-- START OF Data section --

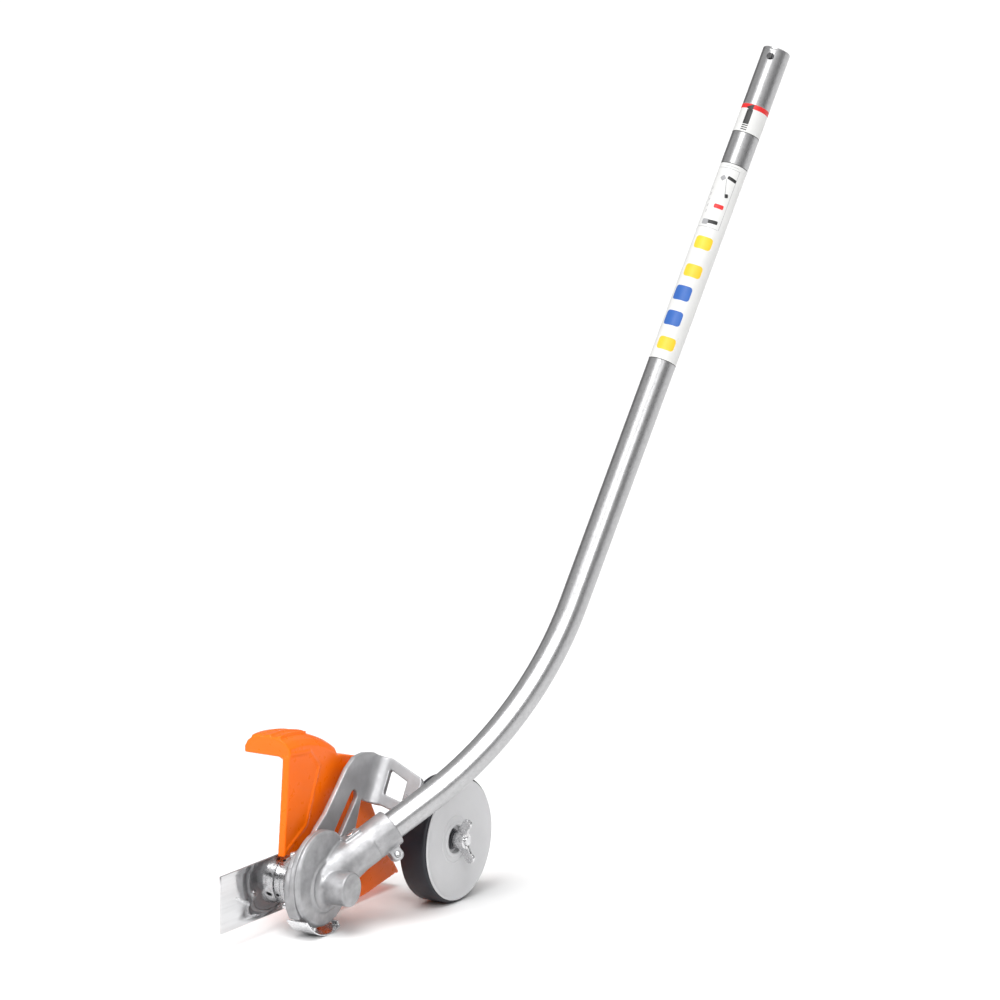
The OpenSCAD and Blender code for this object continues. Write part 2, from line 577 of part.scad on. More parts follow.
// ---- axle that slides in the slot, wheel and wing nut ----
washer_t = 2;
sleeve_from = plate_face + washer_t;
recess_r = 12.4;
recess_y = web_y - 3.5;
stack_t = 4.6;
nut_from = recess_y + stack_t;
nut_hub_len = 11;
module at_axle() translate([-wheel_back, 0, wheel_up]) children();
module axle_bolt() color("silver") at_head() at_axle() {
  rod_y(plate_face - plate_t - 4.5, plate_face - plate_t, 9);
  translate([-bolt_r, plate_face - plate_t, -bolt_r]) cube([2 * bolt_r, plate_t, 2 * bolt_r]);
  rod_y(plate_face, nut_from + nut_hub_len + 1.5, bolt_r);
}
module slide_washer() color("gray") at_head() at_axle() ring_y(plate_face, sleeve_from, bolt_r, hub_r);
module axle_sleeve() color("gray") at_head() at_axle() ring_y(sleeve_from, recess_y, bolt_r, sleeve_r);
module spring_washers() color("dimgray") at_head() at_axle() {
  for (i = [0 : 2]) ring_y(recess_y + 0.1 + 1.5 * i, recess_y + 1 + 1.5 * i, bolt_r, 9.5 - i * 0.8);
}
spokes = 8;
module wheel_disc() color("whitesmoke") at_head() at_axle() difference() {
  union() {
    turned_y([[sleeve_r - 1, wheel_inner - 2.2], [hub_r, wheel_inner - 2.2], [hub_r, web_y - 9],
      [recess_r + 1.6, web_y - 9], [recess_r + 1.6, web_y - 4],
      [wheel_r - tyre_t - 4, web_y - 4], [wheel_r - tyre_t - 4, wheel_inner + 0.5],
      [wheel_r - tyre_t, wheel_inner + 0.5], [wheel_r - tyre_t, wheel_face - 1.4],
      [wheel_r - 1.8, wheel_face - 1.4], [wheel_r - 1.8, wheel_face - 0.5], [wheel_r - 2.4, wheel_face],
      [wheel_r - 4.2, wheel_face], [wheel_r - 5, wheel_face - 0.8], [38, web_y], [recess_r + 5, web_y],
      [recess_r + 1, web_y + 0.8], [recess_r, web_y + 0.8], [recess_r, recess_y], [sleeve_r - 1, recess_y]]);
    for (i = [0 : spokes - 1]) rotate([0, 360 / spokes * i, 0])
      translate([hub_r - 2, wheel_inner + 4, -1.5]) cube([wheel_r - tyre_t - hub_r - 1, web_y - wheel_inner - 8, 3]);
  }
  rod_y(0, 80, sleeve_r + run);
}
module tyre() color([0.06, 0.06, 0.08]) at_head() at_axle() turned_y([[wheel_r - tyre_t, wheel_inner],
  [wheel_r - 1.5, wheel_inner], [wheel_r, wheel_inner + 1.5], [wheel_r, wheel_face - 2.6],
  [wheel_r - 1.2, wheel_face - 1.4], [wheel_r - tyre_t, wheel_face - 1.4]]);
module wing_nut() color("silver") at_head() at_axle() translate([0, nut_from, 0]) difference() {
  union() {
    rod_y(0, nut_hub_len, 7.4);
    for (side = [1, -1]) rotate([0, wing_turn, 0]) rotate([0, 90, 0]) translate([0, 0, -1.6])
      linear_extrude(3.2) wing_outline(side);
  }
  rod_y(-1, nut_hub_len + 20, bolt_r + run);
}
wing_turn = 8;
// One wing in the plane of the axis: X is across the axis, Y is along it
module wing_outline(side) {
  polygon([[0, 1], [side * 7, 1], [side * 18, 9], [side * 19.5, 16], [side * 12, 14.5], [0, nut_hub_len]]);
  translate([side * 16.2, 12.8]) circle(r = 4.6);
}
drive_tube();
tube_liner();
flex_shaft();
end_bushing();
pointer_label();
notice_label();
gear_case();
gear_cover();
cover_screws();
clamp_screw();
locating_screw();
grease_plug();
pinion_bearings();
pinion_ring();
boss_bearing();
cover_bearing();
snap_ring();
shaft_seal();
skid_plate();
skid_screw();
bracket();
deflector();
deflector_screws();
wheel_plate();
wheel_plate_bolts();
blade_shaft();
crown_gear();
shaft_key();
thrust_disc();
blade();
clamp_disc();
blade_nut();
pinion();
drive_end();
axle_bolt();
axle_sleeve();
slide_washer();
spring_washers();
wheel_disc();
tyre();
wing_nut();
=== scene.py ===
"""Lawn edger attachment: the finished look of each piece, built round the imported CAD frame."""
import math

import bmesh
import bpy
from bpy.props import FloatProperty, FloatVectorProperty, IntProperty, PointerProperty
from mathutils import Matrix, Vector


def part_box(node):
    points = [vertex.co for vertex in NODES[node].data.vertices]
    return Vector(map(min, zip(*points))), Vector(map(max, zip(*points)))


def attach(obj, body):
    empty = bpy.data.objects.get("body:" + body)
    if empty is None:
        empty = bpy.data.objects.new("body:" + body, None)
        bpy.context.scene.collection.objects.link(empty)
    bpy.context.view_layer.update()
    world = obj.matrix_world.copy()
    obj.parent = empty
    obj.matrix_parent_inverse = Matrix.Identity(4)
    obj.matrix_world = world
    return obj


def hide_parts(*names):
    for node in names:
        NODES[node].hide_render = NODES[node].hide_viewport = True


bl_info = {
    "name": "Lawn edger attachment",
    "version": (1, 0, 0),
    "blender": (4, 5, 0),
    "location": "View3D > Sidebar > Edger",
    "description": "Builds the visible pieces of a lawn edger attachment on its CAD frame",
    "category": "Object",
}

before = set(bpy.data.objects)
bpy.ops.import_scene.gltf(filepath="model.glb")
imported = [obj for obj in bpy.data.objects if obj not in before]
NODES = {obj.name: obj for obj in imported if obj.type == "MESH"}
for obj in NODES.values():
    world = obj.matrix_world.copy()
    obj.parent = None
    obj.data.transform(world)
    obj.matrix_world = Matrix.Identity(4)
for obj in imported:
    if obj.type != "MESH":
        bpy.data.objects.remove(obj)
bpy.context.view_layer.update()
MM = 0.001
BLADE_LOW, BLADE_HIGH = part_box("blade")
# The gear centre lies this far on the wheel side of the blade's middle
GEAR = (BLADE_LOW + BLADE_HIGH) / 2 + Vector((0, 0.0312, 0))


def head(x, y, z):
    """A place given in millimetres from the gear centre, in the frame's metres."""
    return GEAR + Vector((x, y, z)) * MM


def heading(yaw, pitch):
    """Unit direction that leans back, sideways by yaw and up by pitch, in degrees."""
    yaw, pitch = math.radians(yaw), math.radians(pitch)
    return Vector((-math.cos(yaw) * math.cos(pitch), math.sin(yaw) * math.cos(pitch), math.sin(pitch)))


NECK = heading(33.5, 31.2)
TOP = heading(11.5, 59.9)
BEND_FROM, BEND_R = 126.0, 394.0
BEND_ANGLE = NECK.angle(TOP)
BEND_AXIS = NECK.cross(TOP).normalized()
BEND_SIDE = (TOP - NECK * math.cos(BEND_ANGLE)).normalized()
BEND_CENTRE = NECK * BEND_FROM + BEND_SIDE * BEND_R
BEND_TO = BEND_CENTRE + Matrix.Rotation(BEND_ANGLE, 3, BEND_AXIS) @ (NECK * BEND_FROM - BEND_CENTRE)
TOP_LEN = 539.0
TUBE_END = BEND_TO + TOP * TOP_LEN
TUBE_R = 12.7
# Side of the upper tube that carries the label prints and the locating hole
FACING = Vector((0.75544, 0.54323, 0.36634))
FACING_SIDE = TOP.cross(FACING)


# ---------------------------------------------------------------- settings

class EdgerSizes(bpy.types.PropertyGroup):
    """Sizes that change the look of the pieces and not the frame"""
    edge_round: FloatProperty(name="Edge rounding", description="Radius broken off machined edges",
                              default=0.00035, min=0.0001, max=0.001, unit="LENGTH")
    cast_voxel: FloatProperty(name="Casting grain", description="Voxel size that rounds the castings",
                              default=0.00078, min=0.0005, max=0.003, unit="LENGTH")
    moulding_voxel: FloatProperty(name="Moulding grain", description="Voxel size that rounds the deflector",
                                  default=0.00095, min=0.0006, max=0.003, unit="LENGTH")
    turned_steps: IntProperty(name="Turned steps", description="Steps round a turned piece", default=128,
                              min=32, max=256)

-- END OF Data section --

> [Directive]: Begin at the line that has "snap_ring();", stop after the line that has "zip(*points))), Vector(map(max, zip(*points)))", and repeat exactly those lines, nothing more.

> [Full response]:
snap_ring();
shaft_seal();
skid_plate();
skid_screw();
bracket();
deflector();
deflector_screws();
wheel_plate();
wheel_plate_bolts();
blade_shaft();
crown_gear();
shaft_key();
thrust_disc();
blade();
clamp_disc();
blade_nut();
pinion();
drive_end();
axle_bolt();
axle_sleeve();
slide_washer();
spring_washers();
wheel_disc();
tyre();
wing_nut();
=== scene.py ===
"""Lawn edger attachment: the finished look of each piece, built round the imported CAD frame."""
import math

import bmesh
import bpy
from bpy.props import FloatProperty, FloatVectorProperty, IntProperty, PointerProperty
from mathutils import Matrix, Vector


def part_box(node):
    points = [vertex.co for vertex in NODES[node].data.vertices]
    return Vector(map(min, zip(*points))), Vector(map(max, zip(*points)))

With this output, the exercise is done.